The installation of the new missile system was completed by 29 October 1971, when the Blue Crew began preparations to put to sea. Between October 1971 and March 1972, both the Blue Crew and the Gold Crew conducted their shakedown cruises off the southeastern coast of the United States. Stonewall Jackson returned to Groton on 4 March 1971 and, on 8 March, commenced post-shakedown repairs and alterations at the General Dynamics shipyard.

On 7 April 1971, Stonewall Jackson got underway for Charleston for ballistic missile loading in preparation for her first post-conversion and first Atlantic deterrent patrol.

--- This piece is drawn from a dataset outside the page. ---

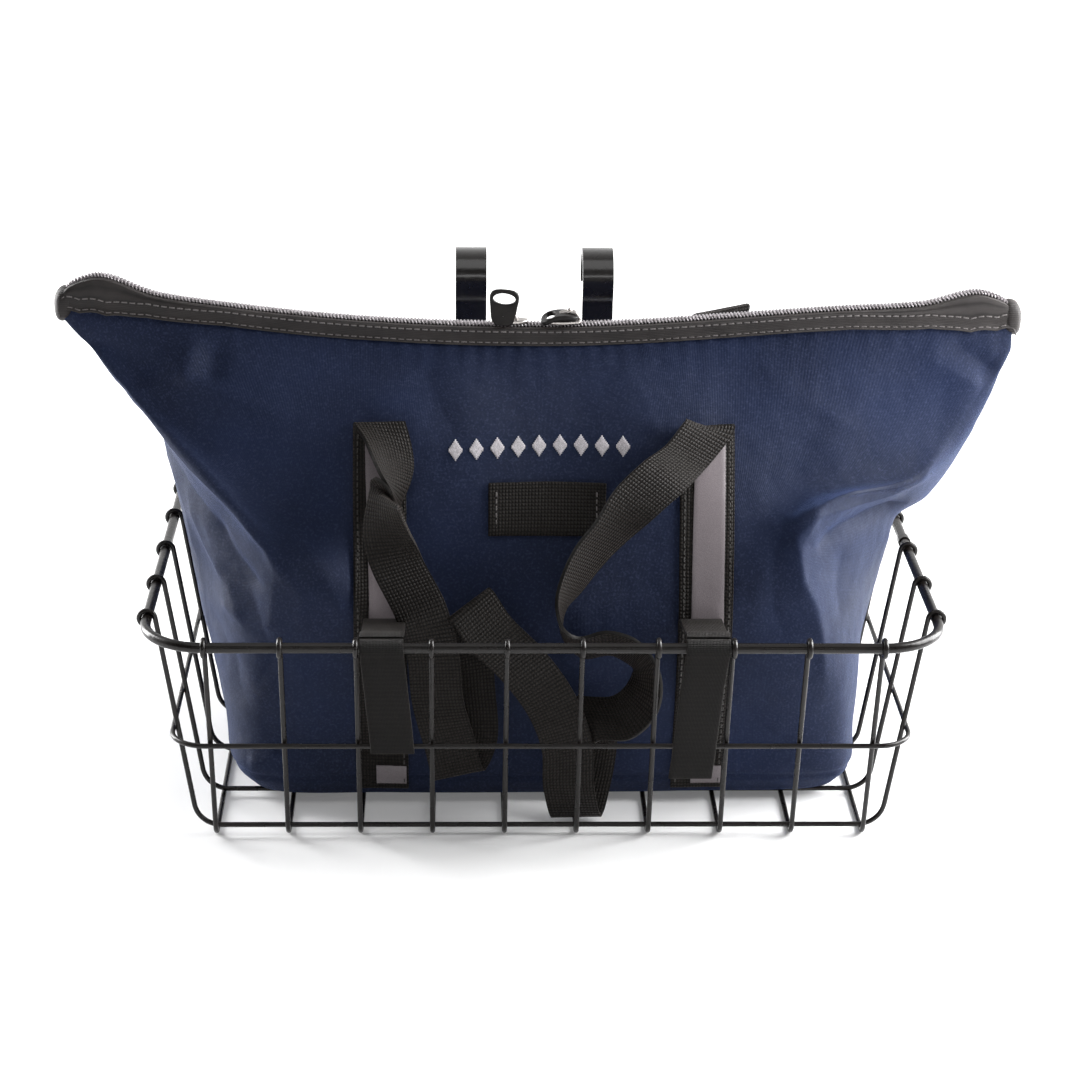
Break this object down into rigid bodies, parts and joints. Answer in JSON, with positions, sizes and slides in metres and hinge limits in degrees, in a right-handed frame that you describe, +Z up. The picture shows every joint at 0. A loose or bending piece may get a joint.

Stonewall Jackson was based at Holy Loch, Scotland, for patrol duties until mid-1978. She returned to the United States for an extensive overhaul at Portsmouth, New Hampshire Shipyard and was fitted with the Trident C-4 missile system at Pier side Port Canaveral, Florida in late 1988. 1988-1990 in Charleston, SC is where she deployed for patrols. She then operated out of Naval Submarine Base Kings Bay, Georgia, until her final patrol in 1994.

==Decommissioning and disposal==
Stonewall Jackson was decommissioned on 9 February 1995 and simultaneously stricken from the Naval Vessel Register. Her scrapping via the Nuclear-Powered Ship and Submarine Recycling Program at Bremerton, Washington, was completed on 13 October 1995.